About Breast Cancer Surgery
The priority of breast cancer surgery is to remove all of the disease. It is very effective at doing this and as such it is the best treatment option for the large majority of women with breast cancer.
Almost all women will have other treatments in addition to surgery to maximise the chances of cure. These treatments include:
- Radiotherapy - a local treatment (like surgery) used to treat a specific area of the body (e.g. breast, lymph nodes, chest wall)
- Chemotherapy / Hormone therapy / Herceptin - these are called systematic treatments and are primarily used to treat the possibility that some cancer cells have moved to other parts of the body.
The information gathered from the tests performed on the tissue removed at surgery also helps tailor these additional treatments to an individual woman.
An important, though secondary priority of breast cancer surgery is to leave an acceptable result from the surgery in terms of appearance and quality of life. As more women survive breast cancer then more women are left to live the rest of their lives with the (sometimes all too visible) scarring and deformity and other reminders that surgery can leave.
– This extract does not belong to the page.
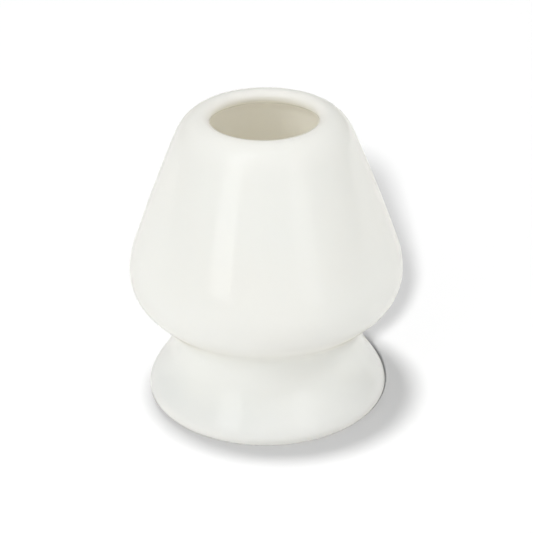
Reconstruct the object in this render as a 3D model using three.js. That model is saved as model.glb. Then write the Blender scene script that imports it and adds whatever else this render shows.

Oncoplastic breast surgery aims to optimise the success rate of breast cancer surgery in terms of treating the cancer and leaving an acceptable appearance. There is good evidence that it can do this. In many sitiuations it is about having options and being able to choose the best option for an individual woman with breast cancer. There is also good evidence that women who are given options tend to have better overall outcomes from breast cancer surgery. As not every surgeon can offer a full range of options it is important to choose your breast surgeon carefully and get off to a good start in your treatment pathway.